A 2016 cultural evening organised in Jawaharlal Nehru University (JNU) protesting the death sentences of two Kashmiri rebels convicted of 2001 Indian Parliament attack, which led to the sedition row involving Kanhaiya Kumar, was titled 'The Country Without a Post Office'. Posters with the poem's name were pasted across the JNU campus. Following the controversy, a Right to Information Act application was filed related to the poem, to which the Chief Postmaster General of Srinagar replied: "A total of 1,699 post offices function in the J-K Circle, of which 705 post offices function in Kashmir Valley". The title poem was also referred to in the Parliament of India in 2016.

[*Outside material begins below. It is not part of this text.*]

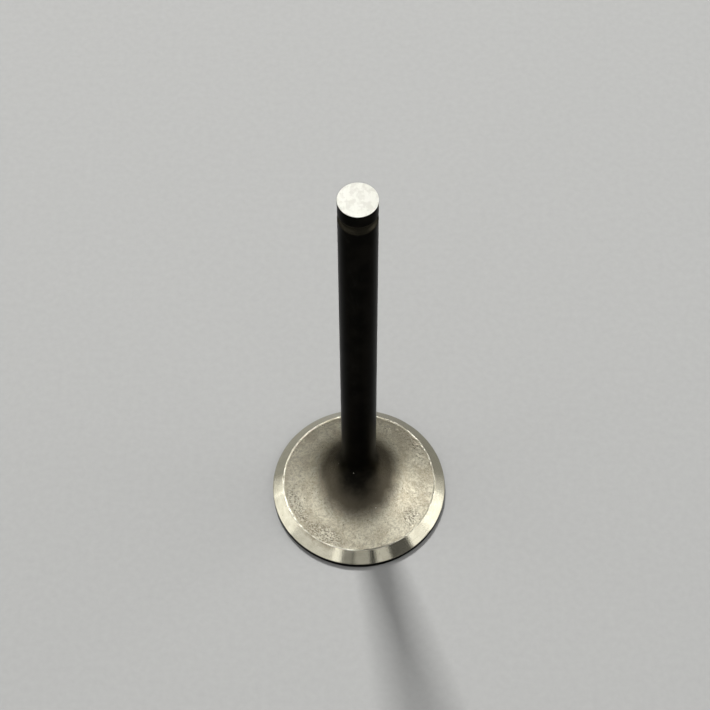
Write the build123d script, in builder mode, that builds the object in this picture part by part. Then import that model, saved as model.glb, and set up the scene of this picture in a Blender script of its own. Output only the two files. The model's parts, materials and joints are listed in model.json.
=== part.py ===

In 2019, Kashmiri author Mirza Waheed referenced the title in his tweet: "Kashmir is now officially The Country Without a Post Office. I'm so very sorry, Shahid". Soon after the revocation of Article 370 in 2019 and the bifurcation of the state, a communications blackout prompted Carnatic musician T. M. Krishna to recite Shahid's poem. A report in the Boston Review stated: "Kashmir has once again turned into a country without a post office". Scroll.in and Firstpost used the title as an article heading in August 2019. In September 2019, the Pakistani newspaper The Express Tribune ran an editorial titled "Country Without a Post Office".